TASK:
In the entries below, find the line containing "Continue the FreeCAD". Copy it and all lines after it, exactly, through the end.

Records with modeling code:
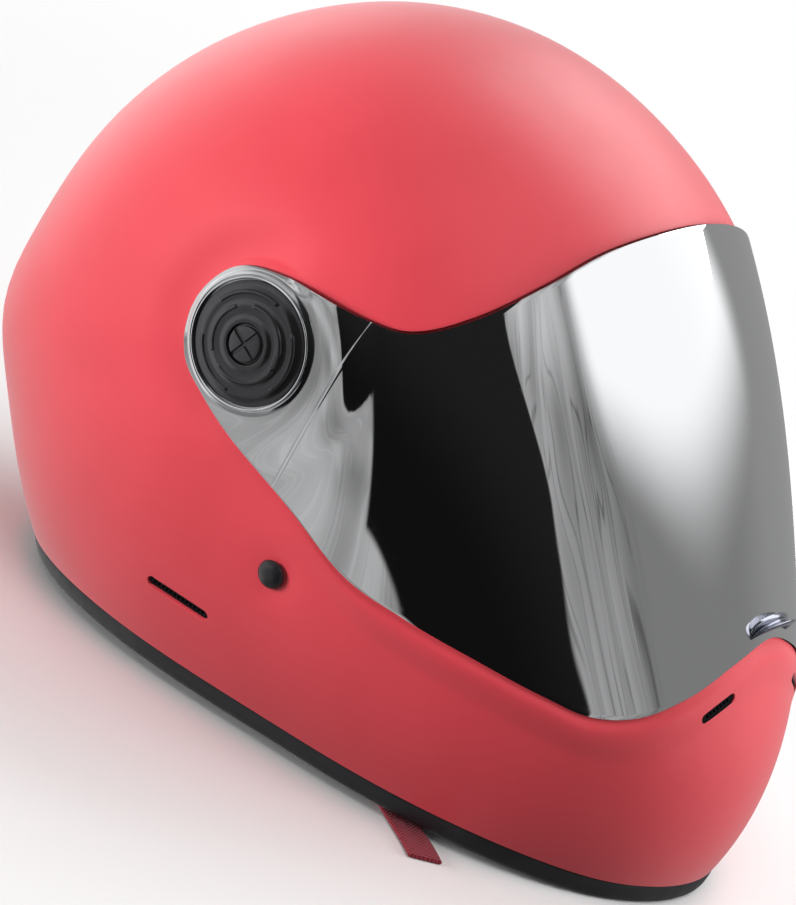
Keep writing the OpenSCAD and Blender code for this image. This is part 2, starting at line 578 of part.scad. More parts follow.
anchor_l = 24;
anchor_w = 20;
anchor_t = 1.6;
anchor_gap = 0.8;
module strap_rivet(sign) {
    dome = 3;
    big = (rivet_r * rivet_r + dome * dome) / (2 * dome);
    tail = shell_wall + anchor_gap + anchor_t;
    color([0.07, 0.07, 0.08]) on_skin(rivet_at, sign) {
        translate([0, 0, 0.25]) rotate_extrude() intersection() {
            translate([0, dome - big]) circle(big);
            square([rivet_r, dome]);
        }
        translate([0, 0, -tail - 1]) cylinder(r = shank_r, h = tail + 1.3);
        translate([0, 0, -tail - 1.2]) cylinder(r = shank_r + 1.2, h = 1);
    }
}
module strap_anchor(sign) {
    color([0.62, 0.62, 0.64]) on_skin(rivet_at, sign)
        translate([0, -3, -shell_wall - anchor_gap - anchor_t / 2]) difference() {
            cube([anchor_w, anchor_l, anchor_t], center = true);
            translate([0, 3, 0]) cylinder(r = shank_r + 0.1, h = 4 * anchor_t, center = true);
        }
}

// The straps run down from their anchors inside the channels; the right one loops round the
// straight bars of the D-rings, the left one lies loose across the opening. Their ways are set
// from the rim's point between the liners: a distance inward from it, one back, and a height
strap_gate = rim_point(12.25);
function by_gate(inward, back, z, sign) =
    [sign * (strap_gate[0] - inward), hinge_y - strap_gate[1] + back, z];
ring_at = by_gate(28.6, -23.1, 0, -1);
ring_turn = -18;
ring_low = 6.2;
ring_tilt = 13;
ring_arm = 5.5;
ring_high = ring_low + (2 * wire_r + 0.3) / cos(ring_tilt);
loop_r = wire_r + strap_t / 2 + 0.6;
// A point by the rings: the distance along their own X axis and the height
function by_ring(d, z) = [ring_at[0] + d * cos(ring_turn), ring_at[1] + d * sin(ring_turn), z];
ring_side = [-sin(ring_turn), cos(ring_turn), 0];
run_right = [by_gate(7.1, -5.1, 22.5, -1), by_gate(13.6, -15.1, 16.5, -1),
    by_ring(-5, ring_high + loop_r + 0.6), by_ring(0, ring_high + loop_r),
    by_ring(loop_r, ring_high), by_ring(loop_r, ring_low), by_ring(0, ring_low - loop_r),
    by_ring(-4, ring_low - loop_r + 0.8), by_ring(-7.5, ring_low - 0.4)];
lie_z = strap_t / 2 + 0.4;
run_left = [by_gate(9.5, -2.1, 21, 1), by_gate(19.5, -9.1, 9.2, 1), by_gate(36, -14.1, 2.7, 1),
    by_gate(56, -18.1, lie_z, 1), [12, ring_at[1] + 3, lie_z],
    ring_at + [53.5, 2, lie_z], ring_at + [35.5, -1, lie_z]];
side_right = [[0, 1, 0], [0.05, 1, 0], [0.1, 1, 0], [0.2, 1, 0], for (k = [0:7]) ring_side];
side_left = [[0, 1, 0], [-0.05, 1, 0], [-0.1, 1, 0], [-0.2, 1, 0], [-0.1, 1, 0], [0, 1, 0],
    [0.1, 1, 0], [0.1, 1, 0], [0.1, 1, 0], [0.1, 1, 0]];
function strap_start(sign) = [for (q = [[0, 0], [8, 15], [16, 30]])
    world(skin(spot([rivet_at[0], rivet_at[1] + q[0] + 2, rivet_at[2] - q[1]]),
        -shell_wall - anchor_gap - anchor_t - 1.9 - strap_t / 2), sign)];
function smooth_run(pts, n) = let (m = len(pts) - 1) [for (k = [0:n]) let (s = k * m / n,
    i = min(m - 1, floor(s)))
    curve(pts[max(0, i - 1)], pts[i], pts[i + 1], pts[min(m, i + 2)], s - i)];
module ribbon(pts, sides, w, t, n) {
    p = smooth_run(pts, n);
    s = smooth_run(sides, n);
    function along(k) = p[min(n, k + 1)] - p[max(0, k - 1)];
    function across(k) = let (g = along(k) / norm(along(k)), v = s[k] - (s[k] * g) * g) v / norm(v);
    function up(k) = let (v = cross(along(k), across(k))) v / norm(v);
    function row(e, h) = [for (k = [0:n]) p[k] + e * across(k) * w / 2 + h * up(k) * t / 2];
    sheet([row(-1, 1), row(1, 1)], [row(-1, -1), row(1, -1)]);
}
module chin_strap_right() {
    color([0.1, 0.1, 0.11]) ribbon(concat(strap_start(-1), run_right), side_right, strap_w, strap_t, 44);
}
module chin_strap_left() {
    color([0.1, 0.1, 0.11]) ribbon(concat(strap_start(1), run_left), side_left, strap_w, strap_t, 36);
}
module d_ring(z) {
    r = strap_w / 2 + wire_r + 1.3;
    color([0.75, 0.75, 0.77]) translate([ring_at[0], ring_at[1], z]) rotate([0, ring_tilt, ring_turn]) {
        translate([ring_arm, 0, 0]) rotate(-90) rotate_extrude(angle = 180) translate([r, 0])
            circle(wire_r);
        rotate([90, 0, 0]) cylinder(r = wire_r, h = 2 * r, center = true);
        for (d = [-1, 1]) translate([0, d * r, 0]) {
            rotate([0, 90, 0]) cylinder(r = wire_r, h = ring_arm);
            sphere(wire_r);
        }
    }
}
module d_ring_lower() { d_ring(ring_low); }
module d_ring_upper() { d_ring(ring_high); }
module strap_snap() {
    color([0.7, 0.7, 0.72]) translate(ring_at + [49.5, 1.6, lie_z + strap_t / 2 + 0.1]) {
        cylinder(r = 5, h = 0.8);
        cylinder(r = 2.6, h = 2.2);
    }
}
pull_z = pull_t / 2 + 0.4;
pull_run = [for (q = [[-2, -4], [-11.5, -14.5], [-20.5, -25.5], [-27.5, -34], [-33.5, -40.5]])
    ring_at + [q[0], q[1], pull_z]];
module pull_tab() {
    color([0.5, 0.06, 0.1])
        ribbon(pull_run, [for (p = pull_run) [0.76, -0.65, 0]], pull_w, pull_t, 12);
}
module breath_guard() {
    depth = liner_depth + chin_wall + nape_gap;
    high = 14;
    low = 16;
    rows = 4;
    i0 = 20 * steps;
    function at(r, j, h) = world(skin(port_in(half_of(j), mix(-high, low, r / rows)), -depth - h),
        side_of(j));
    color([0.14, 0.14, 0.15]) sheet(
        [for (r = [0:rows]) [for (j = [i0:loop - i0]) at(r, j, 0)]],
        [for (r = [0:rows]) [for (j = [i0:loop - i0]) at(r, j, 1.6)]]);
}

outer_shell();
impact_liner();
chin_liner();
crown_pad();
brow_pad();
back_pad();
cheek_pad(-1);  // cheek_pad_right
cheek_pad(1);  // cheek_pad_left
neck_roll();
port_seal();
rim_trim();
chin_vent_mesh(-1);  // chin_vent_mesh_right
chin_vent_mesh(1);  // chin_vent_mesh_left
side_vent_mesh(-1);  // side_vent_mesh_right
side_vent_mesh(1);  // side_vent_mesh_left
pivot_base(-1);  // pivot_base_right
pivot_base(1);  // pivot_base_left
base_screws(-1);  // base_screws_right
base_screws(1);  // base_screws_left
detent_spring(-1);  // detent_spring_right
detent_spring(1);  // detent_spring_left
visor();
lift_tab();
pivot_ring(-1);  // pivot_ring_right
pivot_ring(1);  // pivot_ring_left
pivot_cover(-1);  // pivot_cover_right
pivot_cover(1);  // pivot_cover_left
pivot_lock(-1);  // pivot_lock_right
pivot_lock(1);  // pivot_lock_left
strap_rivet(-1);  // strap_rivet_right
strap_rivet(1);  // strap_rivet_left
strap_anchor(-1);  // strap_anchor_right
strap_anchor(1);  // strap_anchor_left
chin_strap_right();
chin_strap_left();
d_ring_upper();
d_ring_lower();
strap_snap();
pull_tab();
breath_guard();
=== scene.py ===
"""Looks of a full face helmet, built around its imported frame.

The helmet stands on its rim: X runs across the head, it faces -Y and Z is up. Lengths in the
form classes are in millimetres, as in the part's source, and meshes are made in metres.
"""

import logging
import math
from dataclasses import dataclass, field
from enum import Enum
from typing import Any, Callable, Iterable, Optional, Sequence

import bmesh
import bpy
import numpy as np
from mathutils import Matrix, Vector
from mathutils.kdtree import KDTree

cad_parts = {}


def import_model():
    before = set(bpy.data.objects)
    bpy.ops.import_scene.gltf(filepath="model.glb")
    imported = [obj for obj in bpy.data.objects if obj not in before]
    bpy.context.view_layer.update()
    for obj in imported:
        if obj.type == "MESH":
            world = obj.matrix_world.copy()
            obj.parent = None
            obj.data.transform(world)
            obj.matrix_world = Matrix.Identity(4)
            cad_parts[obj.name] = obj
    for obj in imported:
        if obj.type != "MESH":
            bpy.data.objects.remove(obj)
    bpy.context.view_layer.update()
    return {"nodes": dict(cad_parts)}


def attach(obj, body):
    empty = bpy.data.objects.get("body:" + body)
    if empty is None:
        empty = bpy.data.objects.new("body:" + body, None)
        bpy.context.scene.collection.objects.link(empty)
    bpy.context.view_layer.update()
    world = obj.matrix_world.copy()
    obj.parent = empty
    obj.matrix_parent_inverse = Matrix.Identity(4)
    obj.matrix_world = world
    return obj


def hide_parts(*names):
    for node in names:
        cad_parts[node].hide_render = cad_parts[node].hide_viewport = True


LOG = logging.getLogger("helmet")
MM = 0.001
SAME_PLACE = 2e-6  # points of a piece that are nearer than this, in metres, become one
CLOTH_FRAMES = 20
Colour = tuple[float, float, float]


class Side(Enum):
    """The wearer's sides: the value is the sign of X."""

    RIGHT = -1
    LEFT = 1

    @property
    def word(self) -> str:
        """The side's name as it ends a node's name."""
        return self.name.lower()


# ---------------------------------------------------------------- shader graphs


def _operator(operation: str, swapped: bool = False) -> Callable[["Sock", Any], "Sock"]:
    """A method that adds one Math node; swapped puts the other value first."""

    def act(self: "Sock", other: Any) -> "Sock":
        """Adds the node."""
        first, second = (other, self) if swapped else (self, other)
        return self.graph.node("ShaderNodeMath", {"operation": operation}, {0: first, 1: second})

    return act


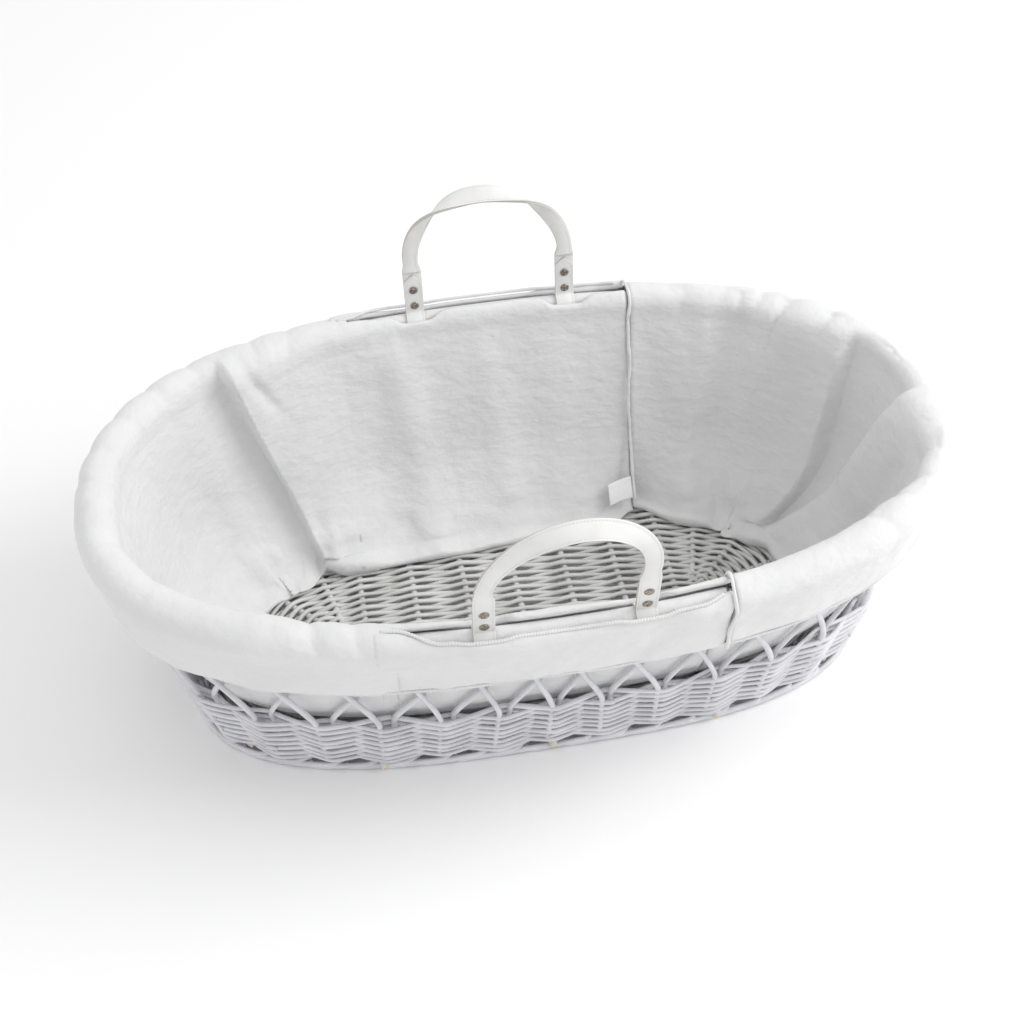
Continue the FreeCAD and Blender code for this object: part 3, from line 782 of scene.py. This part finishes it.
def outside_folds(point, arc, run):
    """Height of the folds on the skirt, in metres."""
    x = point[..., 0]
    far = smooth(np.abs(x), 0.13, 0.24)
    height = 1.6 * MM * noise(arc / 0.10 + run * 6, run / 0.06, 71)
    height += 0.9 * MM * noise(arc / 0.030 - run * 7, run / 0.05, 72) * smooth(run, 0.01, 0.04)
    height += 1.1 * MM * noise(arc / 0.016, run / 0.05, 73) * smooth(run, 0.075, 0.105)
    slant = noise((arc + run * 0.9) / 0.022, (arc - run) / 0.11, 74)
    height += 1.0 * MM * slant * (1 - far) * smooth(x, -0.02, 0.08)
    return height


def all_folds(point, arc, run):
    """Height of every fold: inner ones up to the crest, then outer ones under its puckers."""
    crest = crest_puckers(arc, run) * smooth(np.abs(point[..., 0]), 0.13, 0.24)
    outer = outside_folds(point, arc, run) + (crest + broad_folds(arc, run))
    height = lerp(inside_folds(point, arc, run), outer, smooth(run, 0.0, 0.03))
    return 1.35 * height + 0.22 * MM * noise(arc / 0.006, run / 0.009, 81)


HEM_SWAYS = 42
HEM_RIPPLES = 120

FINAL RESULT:
Continue the FreeCAD and Blender code for this object: part 3, from line 782 of scene.py. This part finishes it.
def outside_folds(point, arc, run):
    """Height of the folds on the skirt, in metres."""
    x = point[..., 0]
    far = smooth(np.abs(x), 0.13, 0.24)
    height = 1.6 * MM * noise(arc / 0.10 + run * 6, run / 0.06, 71)
    height += 0.9 * MM * noise(arc / 0.030 - run * 7, run / 0.05, 72) * smooth(run, 0.01, 0.04)
    height += 1.1 * MM * noise(arc / 0.016, run / 0.05, 73) * smooth(run, 0.075, 0.105)
    slant = noise((arc + run * 0.9) / 0.022, (arc - run) / 0.11, 74)
    height += 1.0 * MM * slant * (1 - far) * smooth(x, -0.02, 0.08)
    return height


def all_folds(point, arc, run):
    """Height of every fold: inner ones up to the crest, then outer ones under its puckers."""
    crest = crest_puckers(arc, run) * smooth(np.abs(point[..., 0]), 0.13, 0.24)
    outer = outside_folds(point, arc, run) + (crest + broad_folds(arc, run))
    height = lerp(inside_folds(point, arc, run), outer, smooth(run, 0.0, 0.03))
    return 1.35 * height + 0.22 * MM * noise(arc / 0.006, run / 0.009, 81)


HEM_SWAYS = 42
HEM_RIPPLES = 120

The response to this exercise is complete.